A fairly heretical idea in the 1970’s, the cooling-flow theory gained support when Fabian observed a cluster of galaxies in the constellation Perseus and found the central galaxy, NGC 1275, to be a strange-looking object with irregular, thin strands of gas radiating from it. According to previous speculation, these strands were gases that had been blown out by an explosion in the galaxy. Fabian, however, disagreed. Because the strands of gas radiating from NGC 1275 are visible in optical photographs, Fabian suggested that such strands consisted not of gas blown out of the galaxy but of cooling flows of gas streaming inward. He noted that the wavelengths of the radiation emitted by a gas would changes as the gas cooled, so that as the gas flowed into the galaxy and became cooler, it would emit not x-rays, but visible light, like that which was captured in the photographs. Fabian’s hypothesis was supported by Canizares’ determination in 1982 that most of the gas in the Perseus cluster was at a temperature of 80 million degrees Kelvin, whereas the gas immediately surrounding NGC 1275 was at one-tenth this temperature.

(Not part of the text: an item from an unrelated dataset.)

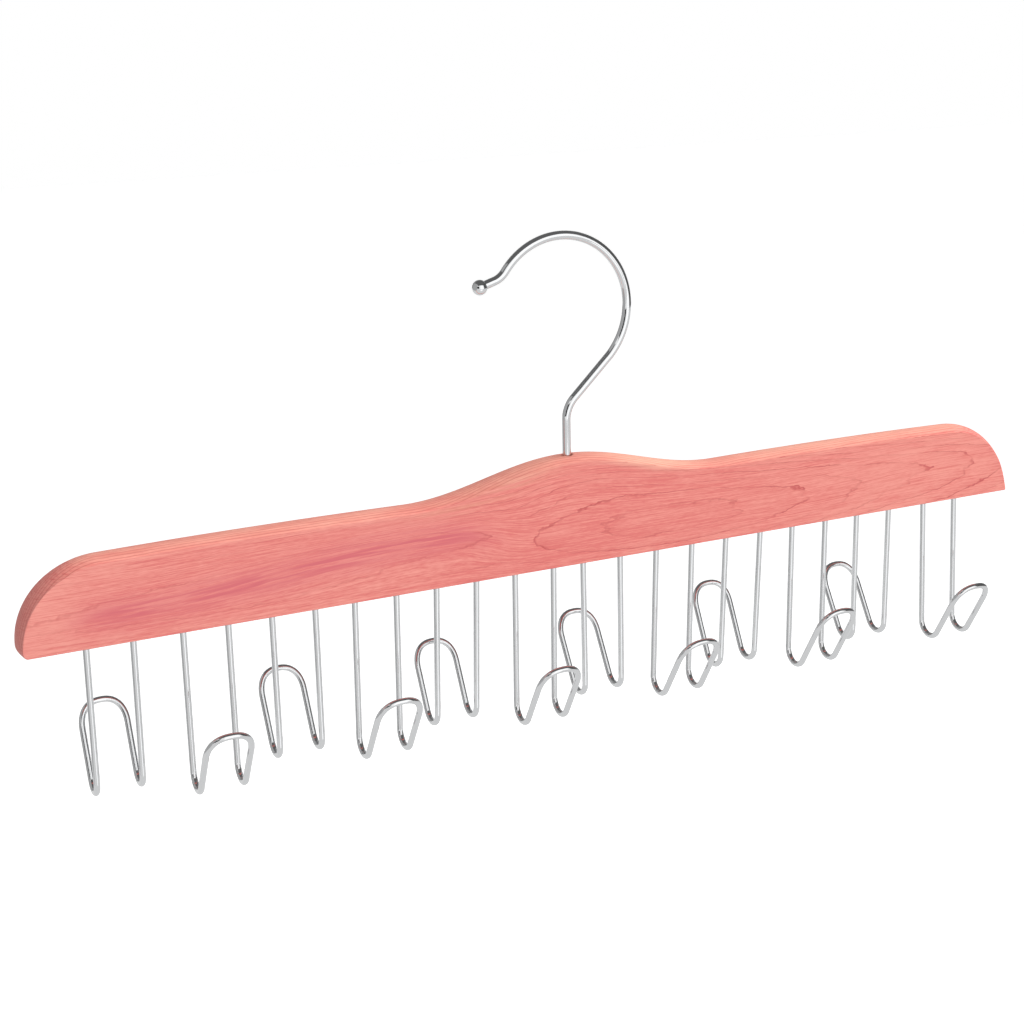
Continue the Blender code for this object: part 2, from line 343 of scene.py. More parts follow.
def colour_setting(name, description, default):
    """Return a colour setting."""
    return FloatVectorProperty(name=name, description=description, default=default,
                               subtype="COLOR", min=0, max=1)


class BarSettings(bpy.types.PropertyGroup):
    """Sizes and colours of the cedar bar."""

    shoulder_height: length_setting("Shoulder height", "Greatest height beside the hump", 0.0341)
    shoulder_crest: length_setting("Shoulder crest", "Where the shoulder is highest", 0.124)
    shoulder_fall: length_setting("Shoulder fall", "Drop of the top towards the ends", 0.0006)
    hump_rise: length_setting("Hump rise", "Height of the hump over its foot", 0.0114)
    hump_length: length_setting("Hump length", "Length of the hump along the bar", 0.139)
    end_round: length_setting("End round", "Length of the rounded ends", 0.0325)
    left_corner: length_setting("Left corner", "Radius of the left lower corner", 0.0033)
    right_corner: length_setting("Right corner", "Radius of the right lower corner", 0.0010)
    top_crown: length_setting("Top crown", "Height of the crown across the top edge", 0.0018)
    end_crown: length_setting("End crown", "Height of the crown across the ends", 0.0023)
    end_crown_place: length_setting("End crown place", "Where the crown is highest", 0.202)
    end_crown_reach: length_setting("End crown reach", "Length over which it fades", 0.030)
    left_foot_loss: number_setting("Left foot loss", "Share of crown lost at the left foot", 0.55)
    right_foot_loss: number_setting("Right foot loss", "The same at the right foot", 0.92)
    foot_reach: length_setting("Foot reach", "Height over which the crown comes back", 0.006)
    arris: length_setting("Arris", "Softening where an edge meets a face", 0.0003)
    rim: length_setting("Rim", "Width and depth of the chamfer round the stem", 0.0004)
    ring_spacing: length_setting("Ring spacing", "Distance between growth rings", 0.00075)
    heartwood: colour_setting("Heartwood", "Main colour of the wood", (0.755, 0.168, 0.150))
    pale_heartwood: colour_setting("Pale heartwood", "Its paler patches", (0.880, 0.315, 0.258))
    latewood: colour_setting("Latewood", "Colour of the ring lines", (0.550, 0.070, 0.070))
    streak: colour_setting("Streak", "Colour of the rose streak", (0.680, 0.130, 0.150))
    # This colour also paints the highlight along the top edge
    sapwood_and_top_highlight: colour_setting("Sapwood", "Colour of the pale outer wood", (0.930, 0.560, 0.400))
    tan: colour_setting("Tan", "Colour of the hump's left flank", (0.72, 0.34, 0.20))
    # This colour also paints the shade where the crowned edge meets the face, at the left end
    end_grain: colour_setting("End grain", "Colour of the sawn-across wood", (0.56, 0.20, 0.20))


class SwivelSettings(bpy.types.PropertyGroup):
    """Sizes and colours of the swivel hook, its ball and its washer."""

    wire: length_setting("Wire", "Diameter of the wire", 0.0035)
    radius: length_setting("Hook radius", "Radius of the wire's centre line", 0.0295)
    offset: length_setting("Hook offset", "Hook's centre beside the stem", 0.0017)
    slant: angle_setting("Slant", "Slant of the neck from upright", 46)
    stem_bend: length_setting("Stem bend", "Radius of the bend over the stem", 0.0125)
    tip_start: angle_setting("Tip start", "Where the round hook ends", 144)
    tip_bend: length_setting("Tip bend", "Radius of the tip's outward bend", 0.009)
    tip_slope: angle_setting("Tip slope", "Slope of the tip below level", 17)
    tip_straight: length_setting("Tip straight", "Straight wire before the ball", 0.0042)
    ball: length_setting("Ball", "Diameter of the ball", 0.006)
    ball_bore: length_setting("Ball bore", "Depth of the wire in the ball", 0.0024)
    head: length_setting("Head", "Diameter of the stem's head", 0.0062)
    head_height: length_setting("Head height", "Height of the stem's head", 0.0016)
    sides: IntProperty(name="Sides", description="Faces round the wire", default=40, min=8)
    chrome: colour_setting("Chrome", "Colour of the plating", (0.80, 0.81, 0.82))
    tarnish: colour_setting("Tarnish", "Colour of its duller specks", (0.62, 0.62, 0.63))
    zinc: colour_setting("Zinc", "Colour of the washer", (0.60, 0.60, 0.56))


class BeltHookSettings(bpy.types.PropertyGroup):
    """Sizes of the belt hooks."""

    wire: length_setting("Wire", "Diameter of the wire", 0.0025)
    leg_depth: length_setting("Leg depth", "Length of leg in the bar", 0.015)
    leg_lean: angle_setting("Leg lean", "Lean of the legs", 2.3)
    row_offset: length_setting("Row offset", "Distance of a row of legs from mid thickness", 0.0004)
    lean_start: length_setting("Lean start", "Where the lean starts below the bar", 0.002)
    cradle: length_setting("Cradle", "Radius of the wire's centre line", 0.006)
    lip_lean: angle_setting("Lip lean", "Lean of the lip", 30.2)
    lip_height: length_setting("Lip height", "Height of the lip over the cradle", 0.0283)
    arch_rise: length_setting("Arch rise", "Rise of the lip's arch", 0.011)
    squareness: number_setting("Squareness", "2 is an ellipse, more is squarer", 2.4)
    sides: IntProperty(name="Sides", description="Faces round the wire", default=28, min=8)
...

Question: The primary purpose of the passage is to
- illustrate a hypothesis about the origin of galaxies
- provide evidence to dispute an accepted theory about the evolution of galaxies
- summarize the state of and prospects for research in intergalactic astronomy
- report new data on the origins of intergalactic gas
- reconcile opposing views on the formation of intergalactic gas
Question: The author uses the phrase “orthodox view of the universe” to refer to the belief that
- the space between the galaxies is devoid of matter
- the space between galaxies is occupied by stars that cannot be detected by optical photographs
- galaxies have decreased in mass by half since their formation
- galaxies contain stars, each the size of Jupiter, which form clusters
- galaxies are being penetrated by gas forced out of other galaxies by supernova explosions
Question: It can be inferred from the passage that, if Fabian is correct, gas in the peripheral regions of a galaxy cluster
- streams outward into intergalactic space
- is hotter than gas in the central regions of the galaxy
- is composed primarily of gas left over from the big bang
- results in the creation of unusually large stars
- expands to increase the size of the galaxy
Question: The author of the passage probably mentions Canizares’ determination in order to
- clarify an ambiguity in Fabian’s research findings
- illustrate a generalization about the temperature of gas in a galaxy cluster
- introduce a new argument in support of the orthodox view of galaxies
- provide support for Fabian’s assertions about the Perseus galaxies
- provide an alternate point of view concerning the movement of gas within a galaxy cluster
Question: According to the passage, Fabian believes that gas flowing into a central galaxy has which of the following characteristics?
- It is one-tenth hotter than it was in the outer regions of the galaxy cluster.
- It emits radiation with wavelengths that change as the gas moves toward the center of the galaxy.
- The total amount of radiation emitted diminishes as the gas cools.
- It loses 90 percent of its energy as it moves to the center of the galaxy.
- It condenses at a rate much slower than the rate of decrease in temperature as the gas flows inward.
Question: According to the passage, Fabian’s theory makes use of which of the following principles?
- Gas emanating from an explosion will be hotter the more distant it is from the origin.
- The wavelength of radiation emitted by a gas as it cools remains constant.
- If pressure remains constant, the volume of a gas will decrease as it is cooled.
- The volume of a gas will increase as the pressure increases.
- As gas cools, its density decreases.
Question: It can be inferred from the passage that which of the following is true of Fabian’s theory?
- It did not receive approval until Canizares’ work was published.
- It was not widely accepted in the 1970’s.
- It did not receive support initially because technology was not available to confirm its tenets.
- It supports earlier speculation that intergalactic gas was largely the result of explosions outside the galaxy.
- It was widely challenged until x-ray evidence of gas temperatures in NGC 1275 had been presented.